Set out below are summaries of the court decisions that were received by OIP during the month of February 2010.

WEEK OF FEBRUARY 1

1. Clay v. DOJ, No. 09-0179, 2010 WL 325587 (D.D.C. Jan. 29, 2010) (Walton, J.)

Re: Records pertaining to 2002 drug case

• Adequacy of search: The fact that defendant EOUSA subsequently located a responsive record it did not find in its initial search "does not raise a genuine issue of material fact with regard to the otherwise adequate search." Though it "is unclear why the EOUSA did not process the record after it was located," plaintiff, who appears to already have an unredacted copy of the record, "has not challenged the EOUSA's failure to process it."

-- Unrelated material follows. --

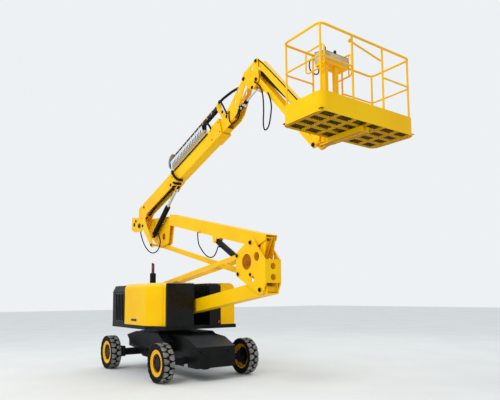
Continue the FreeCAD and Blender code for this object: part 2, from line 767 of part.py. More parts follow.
def elbow_frame():
    y0, y1 = elbow_plate_in, elbow_plate_in + elbow_plate
    front_x = L_ELBOW[0] + 140
    corners = [(L_ELBOW[0], L_ELBOW[1], 78), (front_x - 20, L_ELBOW[1] + 115, 20),
               (front_x - 20, L_ELBOW[1] + 485, 20), (U_ELBOW[0], U_ELBOW[1], 78),
               (LL_ELBOW[0], LL_ELBOW[1], 62), (UL_ELBOW[0], UL_ELBOW[1], 62)]
    plate = lobed(corners, y0, y1)
    # hole centre from the lower riser's pin, radius
    for offset, radius in [((-98, 558), 78), ((-214, 186), 52)]:
        plate = plate.cut(bar_y(add(L_ELBOW, offset), y0 - 5, y1 + 5, radius))
    window = bar_y(add(L_ELBOW, (-384, 484)), -y1 - 5, -y0 + 5, 138)
    plates = [plate, mirrored(plate).cut(window)]
    front = box(front_x - 12, front_x, -y1, y1, L_ELBOW[1] + 112, L_ELBOW[1] + 500)
    for z in (390, 205):
        front = front.cut(Part.makeCylinder(55, 60, Vector(front_x - 30, 0, L_ELBOW[1] + z), Vector(1, 0, 0)))
    pins = [bar_y(p, -y1 - 12, y1 + 12, pin_radius) for p in (L_ELBOW, U_ELBOW, UL_ELBOW)]
    for a, b in ((-y1 - 12, 3 - link_inner), (link_inner - 3, y1 + 12)):
        pins.append(bar_y(LL_ELBOW, a, b, pin_radius))
    eye_pin = bar_y(TOWER_EYE, -y1, tower_cylinder_y - lug_in, 26)
    return fuse(plates + [front, eye_pin] + pins)


def upper_riser():
    y = riser_half_width + side_gap * 3
    length = upper_length
    tube = riser(length, upper_riser_rise, -upper_riser_nose, -350)
    c, s = turn(180.0 - upper_angle)

    def local(point):
        dx, dz = point[0] - U_ELBOW[0], point[1] - U_ELBOW[1]
        return (dx * c + dz * s, -(-dx * s + dz * c))

    lug = lobed([(length, 0, 95), (length - 400, upper_riser_rise + 95, 25), (length - 400, upper_riser_rise - 95, 25)],
                upper_link_inner, 118)
    eye = bar_y((0, 0), -y, y, 70)
    timing_pin = bar_y(local(TIMING_TOP), -riser_half_width, riser_half_width, 16)
    bx, bz = local(TOWER_BASE)
    low = upper_riser_rise - riser_depth / 2.0
    lugs = [lobed([(bx - 90, low + 15, 0), (bx, bz, 48), (bx + 90, low + 15, 0)], y0, y0 + 16)
            for y0 in (tower_cylinder_y - tower_lug - lug_thick, tower_cylinder_y + tower_lug)]
    slot_x = length - 350 - top_slot
    slot = box(slot_x, length, lift_y - 50, lift_y + 50, low + riser_depth - 30, low + riser_depth + 30)
    nose = prism([(-upper_riser_nose - 8, low + 160), (-99, low), (-99, low - 5), (-upper_riser_nose - 8, low - 5)],
                 -riser_half_width - 5, riser_half_width + 5)
    tube = tube.cut(fuse([slot, nose]))
    reach = tower_lug + lug_thick + 6
    base_pin = bar_y((bx, bz), tower_cylinder_y - reach, tower_cylinder_y + reach, cylinder_pin)
    port_x = local(add(TOWER_BASE, (-570, 205)))[0]
    port = box(port_x - 28, port_x + 28, 11.2 - hose_plane, -90, low - 8, low + 45)
    shape = fuse([tube, lug, eye, timing_pin, base_pin, port] + lugs)
    shape = shape.cut(bar_y((0, 0), -300, 300, pin_radius + pin_gap))
    shape = shape.cut(bar_y((length, 0), -300, 300, pin_radius + pin_gap))
    return flip_lay(shape, U_ELBOW, 180.0 - upper_angle)


def flip_lay(shape, point, angle):
    """Place a beam drawn along +x with +z up so that it runs back at the angle and stays upright."""
    out = shape.mirror(Vector(0, 0, 0), Vector(1, 0, 0))
    out.rotate(Vector(0, 0, 0), Vector(0, -1, 0), angle - 180.0)
    out.translate(Vector(point[0], 0, point[1]))
    return out


def upper_link():
    length = upper_length
    d = upper_link_depth / 2.0
    bar = lobed([(0, 0, d), (length, 0, d)], upper_link_inner, upper_link_outer)
    inner = box(80, length - 80, upper_link_inner + 10, upper_link_outer - 10, 10 - d, d - 10)
    shape = bar.cut(inner)
    for x in (0, length):
        shape = shape.cut(bar_y((x, 0), 0, 200, pin_radius + pin_gap))
    return flip_lay(shape, UL_ELBOW, 180.0 - upper_angle)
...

• Exemption 2 (high & low): Defendant DEA properly asserted "high" 2 to withhold violator identifier codes whose disclosure could cause circumvention of DEA's law enforcement efforts by enabling suspects to "'change their pattern of drug trafficking in an effort to respond to what they determined DEA knows about them.'" DEA also appropriately withheld "internal accounting codes and similar numbers" under "low" 2.

• Exemption 7(C): DEA properly withheld information concerning various third parties, including suspects, co-defendants, and confidential sources. "Such information is 'categorically' protected from disclosure under exemption 7(C) absent the plaintiff's showing that 'a significant public interest exists for disclosure.'" Plaintiff alleges that one of defendant's confidential informants testified at plaintiff's trial, but even if true, "an individual does not waive privacy rights merely by testifying at a trial." Plaintiff also claims that he has a due process right under the Constitution to discovery information, but "the FOIA is not a substitute for discovery rules which govern civil and criminal litigation. . . . Because the FOIA is concerned only with the disclosure of agency records, the requester's identity and purpose for the disclosure are generally immaterial." Furthermore, unlike in discovery, where disclosure may be limited to a single party, under the FOIA, disclosure "is 'to the public as a whole.'" As a result, "'not all documents available in discovery are also available pursuant to FOIA,' and vice versa." Finally, plaintiff alleges that the responsive records must be disclosed in order to reveal that the government bribed a witness against plaintiff at his trial, but the statute that plaintiff alleges was violated specifically allows for payment of witness fees. Moreover, "any personal interest the plaintiff may have in the withheld material [and specifically in challenging his conviction] does not qualify as a public interest favoring disclosure under FOIA exemption 7(C)."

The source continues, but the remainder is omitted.